The status of expanded federal telehealth reimbursement remains uncertain. Continuing an ongoing national policy conversation, the Medicare Payment Advisory Commission (MedPAC) held its second meeting on March 3, 2016, under the title “Telehealth Services and the Medicare Program.” MedPAC previously met in November 2015 to discuss this topic after the commission expressed interest in learning more about “the extent to which telehealth is used within the Medicare program and outside the program.” Although the March meeting updated previously presented research, MedPAC again concluded that “evidence of efficacy of telehealth services is mixed.”
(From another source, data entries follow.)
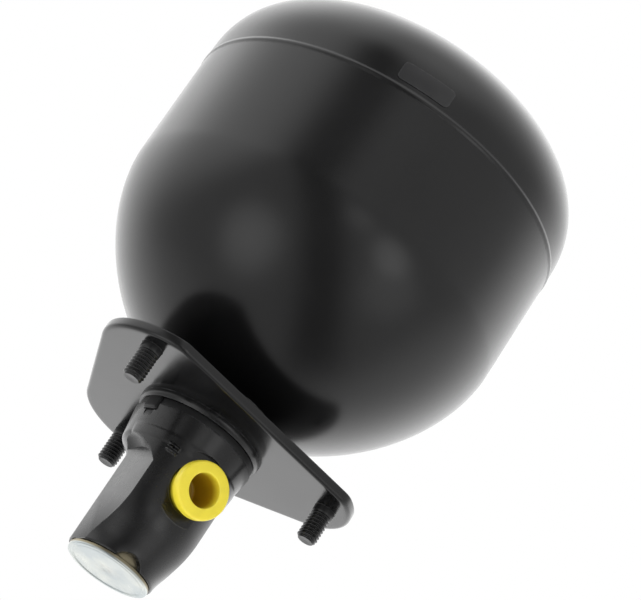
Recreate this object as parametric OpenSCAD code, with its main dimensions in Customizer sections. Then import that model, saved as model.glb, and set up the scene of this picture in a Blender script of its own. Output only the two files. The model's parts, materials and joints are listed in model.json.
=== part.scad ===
// Diaphragm pressure reservoir for a hydraulic circuit: a welded steel vessel on a
// three-stud flange, with a valve block on its outlet.
// Frame: origin on the vessel axis in the flange's stud-side face, +Z to the gas end.
// The side port faces -Y.

/* [Vessel] */
// Outside radius of the vessel's straight wall
vessel_r = 57.5; // [52:0.5:62]
// Wall thickness of both shells
wall = 3.5; // [3:0.1:4]
// Depth of the fluid shell's rounded bottom
bottom_h = 53.6; // [50:0.1:58]
// Roundness exponent of the bottom, 2 is an ellipse and less is more pointed
bottom_n = 1.75; // [1.7:0.05:2]
// Height of the weld seam above the mounting face
seam_z = 91.7; // [90:0.1:94]
// Depth of the gas shell's dome
dome_h = 31.8; // [28:0.1:34]
// Roundness exponent of the dome, more than 2 is flatter at the pole
dome_n = 2.4; // [2.2:0.05:2.6]
// Height of the dome's pole above the mounting face
pole_z = 126.8; // [126:0.1:132]
// Radius of the weld bead's section
bead_r = 0.9; // [0.8:0.1:1.2]
// How far the bead's centre lies inside the wall's surface
bead_sunk = 0.7; // [0.6:0.05:0.8]

/* [Flange] */
// Thickness of the mounting flange
plate_t = 3; // [2.5:0.1:3]
// Gap between the flange and the vessel's bottom
vessel_gap = 1.5; // [1:0.1:2]
// Diameter of the circle through the studs
stud_pcd = 80; // [78:1:84]
// Thread radius of a stud, M6
stud_r = 3; // [2.5:0.5:4]
// Length of stud standing out of the flange
stud_len = 10.5; // [9:0.5:20]
// Radius of the flange's three corners
corner_r = 22.5; // [21:0.1:24]
// Distance from the axis to each corner's centre
corner_d = 24.8; // [24:0.1:26]
// Distance from the axis to the straight edge under the side port
front_edge = 32.2; // [29:0.1:33]
// Radius at both ends of that edge
front_fillet = 5.9; // [4:0.1:8]

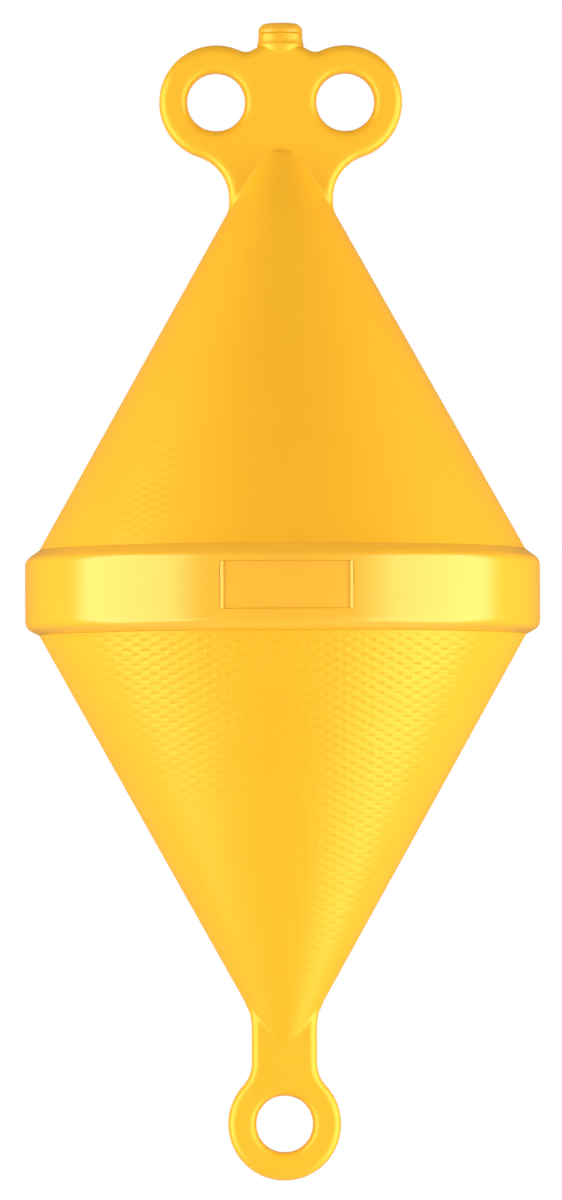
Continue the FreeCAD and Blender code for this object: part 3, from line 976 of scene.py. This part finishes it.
@dataclass(kw_only=True)
class EyeLug(Maker):
    """Flat lug with round eyes, blended into the cone that it stands on.

    Attributes:
        half: Whether it is the top or the bottom lug.
        cone_radius: Radius that the cone's side would reach at the waterline.
        cone_rise: Distance of the cone's sharp point from the waterline.
        blunt_level: Distance from the waterline at which the cone is cut flat, or 0.
        eyes: Middle (x, z) and radius of each eye's hole.
        thickness: Thickness of the lug.
        voxel: Grain of the remeshed surface.
        inset: How far the lug's root reaches under the cone's shell.
        passes: Smoothing passes over the whole lug.
        crease: Width of the zone in which the crease with the cone is softened.
        crease_passes: More passes in that zone.
        boss_foot: Level above which the foot of the filler's boss is softened.
        boss_reach: Distance from the axis within which it is softened.
        socket_reach: Distance from the axis within which the plug's socket stays sharp.
        boss_passes: More passes round the boss.
        eye_reach: Width of the zone round an eye's hole that is softened.
        eye_passes: More passes in that zone.
        smoothing: Strength of each pass.
        core_run: How far below the lug's root its core starts.
        core_short: How far the core ends short of the cone's sharp point.
        core_end: Smallest radius of the core's narrow end.
        core_segments: Faces round the core.
        filler_run: How far the filler runs on past the root and the core's end.
        filler_swell: How much wider than the cone it is.
        filler_drop: How far below the lug's faces it is cut.
        face_run: How far below the cone's cut the filler of the faces starts.
        face_drop: How far below the lug's faces that one is cut.
        covered: Share of the inset beyond which what lies under the shell is removed.
    """

    slot: str = "lug"
    half: Half
    cone_radius: float = 166.0 * MM
    cone_rise: float
    blunt_level: float = 0.0
    eyes: tuple[Place, ...]
    thickness: float = 20.0 * MM
    voxel: float = 0.7 * MM
    inset: float = 0.3 * MM
    passes: int = 11
    crease: float = 3.0 * MM
    crease_passes: int = 24
    boss_foot: float = 319.0 * MM
    boss_reach: float = 17.5 * MM
    socket_reach: float = 8.5 * MM
    boss_passes: int = 150
    eye_reach: float = 8.0 * MM
    eye_passes: int = 90
    smoothing: float = 0.5
    core_run: float = 6.0 * MM
    core_short: float = 5.5 * MM
    core_end: float = 0.5 * MM
    core_segments: int = 192
    filler_run: float = 1.0 * MM
    filler_swell: float = 0.6 * MM
    filler_drop: float = 0.6 * MM
    face_run: float = 2.0 * MM
    face_drop: float = 0.05 * MM
    covered: float = 0.93

    def radius_at(self, level: float) -> float:
        """Radius of the cone's side at a level."""
        return self.cone_radius * (1.0 - abs(level) / self.cone_rise)

    def cone(self, start: float, end: float, swell: float) -> Piece:
        """Solid part of the cone, grown or shrunk sideways.

        Args:
            start: Distance of its wide end from the waterline.
            end: Distance of its narrow end from the waterline.
            swell: How much larger its radius is than the cone's.

        Returns:
            The part.
        """
        narrow = max(self.radius_at(end) + swell, self.core_end)
        ends = ((self.radius_at(start) + swell, self.half.value * start),
                (narrow, self.half.value * end))
        return Bench.upright_cone("lug_core", self.half is Half.UPPER, ends,
                                  self.core_segments)

    def flat_cone(self, start: float, end: float, drop: float) -> Piece:
        """Swollen part of the cone, cut to less than the lug's thickness.

        Args:
            start: Distance of its wide end from the waterline.
            end: Distance of its narrow end from the waterline.
            drop: How far below each face of the lug it is cut.

        Returns:
            The part.
        """
        piece = self.cone(start, end, self.filler_swell)
        reach = self.thickness / 2 - drop
        for side in (-1.0, 1.0):
            with Bench.editing(piece, "FACE"):
                bpy.ops.mesh.select_all(action="SELECT")
                bpy.ops.mesh.bisect(plane_co=(0.0, side * reach, 0.0),
                                    plane_no=(0.0, side, 0.0), clear_outer=True, use_fill=True)
        return piece

    def model(self) -> Piece:
        """Model the lug.

        A core carries the cone on inside the lug, and fillers close the seat
        that the engineering node leaves round the cone's tip.

        Returns:
            The bare piece.
        """
        root = min(abs(corner.z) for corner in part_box(self.node))
        tip = self.cone_rise - self.core_short
        filled = tip + self.filler_run
        piece = self.copy_of_node()
        core_end = self.blunt_level - self.inset if self.blunt_level else tip
        parts = [piece, self.cone(root - self.core_run, core_end, -self.inset),
                 self.flat_cone(root - self.filler_run, filled, self.filler_drop)]
        if self.blunt_level:
            parts.append(self.flat_cone(self.blunt_level - self.face_run, filled,
                                        self.face_drop))
        Bench.clear()
        for part in parts:
            part.select_set(True)
        bpy.context.view_layer.objects.active = piece
        bpy.ops.object.join()
        Bench.apply_modifier(piece, "REMESH", mode="VOXEL", voxel_size=self.voxel,
                             use_smooth_shade=True)
        self.soften(piece)
        self.trim(piece)
        return piece

    def copy_of_node(self) -> Piece:
        """Copy the engineering node's mesh and merge it.

        Returns:
            The copy.
        """
        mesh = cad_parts[self.node].data.copy()
        piece = bpy.data.objects.new(f"{self.node}_lug", mesh)
        bpy.context.scene.collection.objects.link(piece)
        Bench.hold(piece)
        bpy.ops.mesh.customdata_custom_splitnormals_clear()
        Bench.face_outwards(piece)
        return piece

    def soften(self, piece: Piece) -> None:
        """Take the voxel grain off the surface and round the crease with the cone.

        Args:
            piece: The remeshed lug.
        """
        slope = math.cos(math.atan2(self.cone_radius, self.cone_rise))

        def near_eye(vert: Vert) -> bool:
            """Whether a vertex lies round the hole of an eye."""
            return any(math.hypot(vert.co.x - x, vert.co.z - z) < radius + self.eye_reach
                       for x, z, radius in self.eyes)

        def near_crease(vert: Vert) -> bool:
            """Whether a vertex lies along the crease with the cone."""
            away = (vert.co.xy.length - self.radius_at(vert.co.z)) * slope
            return abs(away) < self.crease and abs(vert.co.y) < self.thickness / 2 + self.crease

        def near_boss(vert: Vert) -> bool:
            """Whether a vertex lies on the filler's boss, outside the plug's socket."""
            return (vert.co.z > self.boss_foot
                    and self.socket_reach < vert.co.xy.length < self.boss_reach)

        with Bench.editing(piece):
            for wanted, passes in ((near_eye, self.eye_passes),
                                   (near_crease, self.crease_passes),
                                   (near_boss, self.boss_passes),
                                   (lambda vert: True, self.passes)):
                if Bench.pick(piece, "verts", wanted):
                    bpy.ops.mesh.vertices_smooth(factor=self.smoothing, repeat=passes)

    def trim(self, piece: Piece) -> None:
        """Remove what lies hidden under the cone's own shell.

        Args:
            piece: The softened lug.
        """
        cover = self.covered * self.inset
        top = self.blunt_level - self.face_run if self.blunt_level else self.cone_rise
        with Bench.editing(piece, "FACE"):
            Bench.pick(piece, "faces", lambda face: all(
                vert.co.xy.length < self.radius_at(vert.co.z) - cover
                and abs(vert.co.z) < top for vert in face.verts))
            bpy.ops.mesh.delete(type="FACE")


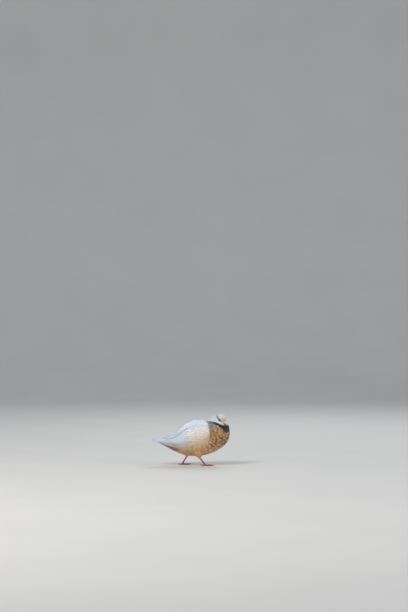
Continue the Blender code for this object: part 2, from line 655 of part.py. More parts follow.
def main():
    for obj in list(bpy.data.objects):
        bpy.data.objects.remove(obj)

    trunk, neck = trunk_and_neck()
    coverts_r, flight_r, coverts_l, flight_l = wings(trunk)
    wing_names = ["wing_right", "wing_left", "flight_feathers_right", "flight_feathers_left"]
    fan = tail()
    right_leg = leg("right", *RIGHT_LEG)
    left_leg = leg("left", *LEFT_LEG)
    head = skull()
    upper_bill = mandible("bill_upper", BILL_TOP_Z, BILL_SPLIT_Z)
    lower_bill = mandible("bill_lower", BILL_SPLIT_Z, BILL_UNDER_Z)
    soft = cere()
    eye_l, eye_r = eyes()

    rooms = Rooms([obj for obj in bpy.data.objects if obj.type == "MESH"])
    rooms.clear(lower_bill, "bill_upper")
    rooms.clear(soft, "bill_upper")
    rooms.clear(head, "eye_left", "eye_right", "cere", "bill_upper", "bill_lower")
    rooms.clear(neck, "head", "eye_left", "eye_right", "bill_upper", "bill_lower")
    rooms.clear(neck, *wing_names[:2])
    rooms.clear(fan, *wing_names)
    rooms.clear(flight_r, "wing_right")
    rooms.clear(flight_l, "wing_left")
    rooms.clear(trunk, "head", "bill_upper", "bill_lower", "tail", *wing_names)
    rooms.clear(trunk, "thigh_right", "thigh_left", "shank_right", "shank_left")
    part_leg(rooms, right_leg, wing_names[::2])
    part_leg(rooms, left_leg, wing_names[1::2])
    rooms.close()

    finish([head], FEATHER_WHITE, "head_plumage")
    finish([neck], FEATHER_DARK, "neck_plumage")
    finish([trunk], FEATHER_BROWN, "body_plumage")
    finish([coverts_r, coverts_l, flight_r, flight_l], FEATHER_CREAM, "wing_plumage")
    finish([fan], FEATHER_WHITE, "tail_plumage")
    finish([right_leg[0], left_leg[0]], FEATHER_TAN, "thigh_plumage")
    claws = [*right_leg[3::2], *left_leg[3::2]]
    finish([*right_leg[1:3], *right_leg[4::2], *left_leg[1:3], *left_leg[4::2]], LEG_PINK, "leg_skin")
    finish(claws, CLAW_HORN, "claw_horn")
    finish([upper_bill, lower_bill], HORN, "bill_horn")
    finish([soft], CERE_WHITE, "cere_skin")
    finish([eye_l, eye_r], EYE_DARK, "eye")
    assembled([obj for obj in bpy.data.objects if obj.type == "MESH"])


main()
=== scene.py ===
"""Looks of a standing feral pigeon: skin, plumage, eyes, bill, scaly legs and a plain studio.

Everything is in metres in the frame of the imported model: the bird faces +X, its right side faces -Y,
and it stands on Z = 0. The plumage grows on the same forms that the solids were lofted from.
"""

import logging
import math
from dataclasses import dataclass, field
from enum import Enum
from typing import Callable

import bpy
import numpy as np
from mathutils import Matrix, Vector
from mathutils.bvhtree import BVHTree
from mathutils.kdtree import KDTree


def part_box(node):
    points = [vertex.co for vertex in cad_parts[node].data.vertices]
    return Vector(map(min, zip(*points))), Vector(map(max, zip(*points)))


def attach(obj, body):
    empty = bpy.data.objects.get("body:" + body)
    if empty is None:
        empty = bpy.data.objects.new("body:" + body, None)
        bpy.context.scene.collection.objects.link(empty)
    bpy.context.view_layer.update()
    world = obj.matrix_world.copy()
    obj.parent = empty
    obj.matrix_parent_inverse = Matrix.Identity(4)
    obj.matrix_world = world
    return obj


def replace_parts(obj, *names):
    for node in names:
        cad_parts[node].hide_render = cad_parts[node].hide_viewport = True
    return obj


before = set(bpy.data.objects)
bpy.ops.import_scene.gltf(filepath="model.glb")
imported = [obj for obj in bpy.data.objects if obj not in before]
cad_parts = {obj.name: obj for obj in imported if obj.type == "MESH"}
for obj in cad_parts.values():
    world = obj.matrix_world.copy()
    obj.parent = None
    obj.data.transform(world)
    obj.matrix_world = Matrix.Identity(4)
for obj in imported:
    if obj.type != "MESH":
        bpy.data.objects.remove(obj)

log = logging.getLogger("pigeon")
Array = np.ndarray
Curve = Callable[[Array], Array]
Object = bpy.types.Object
Material = bpy.types.Material
NodeTree = bpy.types.NodeTree
Node = bpy.types.Node
Socket = bpy.types.NodeSocket
BODY = "root"
BAKE_PATCH = 0.003
SEED = 20
TURN = 2 * math.pi
UP = np.array([0.0, 0.0, 1.0])
MIRROR = np.array([1.0, -1.0, 1.0])


# ---- small tools ----
def spline(keys: Array, values: Array) -> Curve:
    """Make a smooth curve through values at keys.

    A cubic Hermite curve, whose slope at each key is the centred difference of its neighbours.

    Args:
        keys: rising parameters, one per value.
        values: numbers or rows of numbers.

    Returns:
        A function from an array of parameters to an array of values.
    """
    keys = np.asarray(keys, float)
    values = np.asarray(values, float)
    slopes = np.gradient(values, keys, axis=0)

    def at(t: Array) -> Array:
        """Give the curve's values at t, held at both ends."""
        t = np.clip(np.asarray(t, float), keys[0], keys[-1])
        i = np.clip(np.searchsorted(keys, t) - 1, 0, len(keys) - 2)
        h = keys[i + 1] - keys[i]
        s = (t - keys[i]) / h
        shape = s.shape + (1,) * (values.ndim - 1)
        s, h = s.reshape(shape), h.reshape(shape)
        return ((2 * s**3 - 3 * s**2 + 1) * values[i] + (s**3 - 2 * s**2 + s) * h * slopes[i]
                + (3 * s**2 - 2 * s**3) * values[i + 1] + (s**3 - s**2) * h * slopes[i + 1])

    return at


def even_spline(values: Array) -> Curve:
    """Make a smooth curve through values at even keys from 0 to 1."""
    return spline(np.linspace(0.0, 1.0, len(values)), values)


def ease(low: float, high: float, x: Array) -> Array:
    """Blend from 0 at low to 1 at high along a smooth S-curve, 3t^2 - 2t^3."""
    t = np.clip((np.asarray(x, float) - low) / (high - low), 0.0, 1.0)
    return t * t * (3.0 - 2.0 * t)


def unit(vectors: Array) -> Array:
    """Scale vectors to length one."""
    return vectors / np.maximum(np.linalg.norm(vectors, axis=-1, keepdims=True), 1e-12)


def added(name: str, data: bpy.types.ID) -> Object:
    """Put data into the scene as a new object."""
    obj = bpy.data.objects.new(name, data)
    bpy.context.scene.collection.objects.link(obj)
    return obj


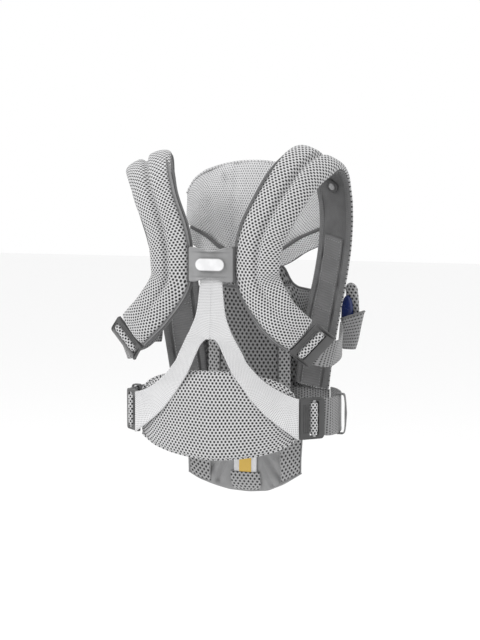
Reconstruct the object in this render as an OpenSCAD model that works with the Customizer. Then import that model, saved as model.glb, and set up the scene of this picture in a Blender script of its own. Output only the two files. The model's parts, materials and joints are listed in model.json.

The March meeting began with a review of, and update to, the initial research, including both Medicare’s limited coverage of telehealth services and its rapidly growing but still low utilization. Use of telehealth is highest among disabled beneficiaries (61%) and rural beneficiaries (58%), with originating facilities receiving a $25 facility fee under the Physician Fee Schedule (PFS). While some employers and insurers have begun offering telehealth options, the Department of Veterans Affairs (VA) uses telehealth more widely. MedPAC noted the VA’s unique characteristics that facilitate this use, including its fully integrated system with a global budget payment model and staff of clinicians licensed across all VA facilities.

MedPAC’s assessment of telehealth services shows that the majority of telehealth use falls into one of six different forms, within three general categories:

  • Basic medical care and consultations

    • Patient at home to Clinician
    • Patient at medical facility to Clinician
    • Clinician A to Clinician B
  • Remote Monitoring

    • Patient in the hospital
    • Patient at home
  • Store-and-forward transmission

    • Electronic transfer of patient data to a clinician

During the meeting, MedPAC presenters provided examples of, and the commissioners discussed, a variety of service and payment models with which to consider telehealth coverage expansion under Medicare. Examples include:

  • Fee For Service (FFS):

    • Expand coverage for services that provide access to care with a low potential for unnecessary use (e.g., tele-stroke)
    • Allow primary care providers to offer more telehealth services under the per member per month (PMPM) partial capitation payment model
  • CMMI Bundled Payment Models and ACOs:

    • Expand coverage of telehealth if the provider is at risk for total spending per episode
    • Next Generation ACOs permitted to provide telehealth to patients in rural and urban areas and in their homes; other ACOs do not have this waiver
  • Medicare Advantage

    • Expand coverage to allow plans to include supplemental telehealth services in their bids

Some commissioners expressed concern for the overly cautious movement by CMS and MedPAC toward telehealth acceptance. In order to encourage broader adoption, one commissioner noted that telehealth’s suppression of cost drivers, such as inpatient admissions, ensures “that the benefit of telehealth coverage strongly outweighs the incremental cost of service coverage expansion.” Another commissioner “worr[ied] that we are being far too conservative,” and noted that “[e]ven the tone of this conversation is far more cautious about this. I think the technology and patient expectations are moving far faster than our payment policy is right now.”

MedPAC’s June 2016 report will contain a chapter on telehealth policy principles, but is not expected to contain any official recommendations.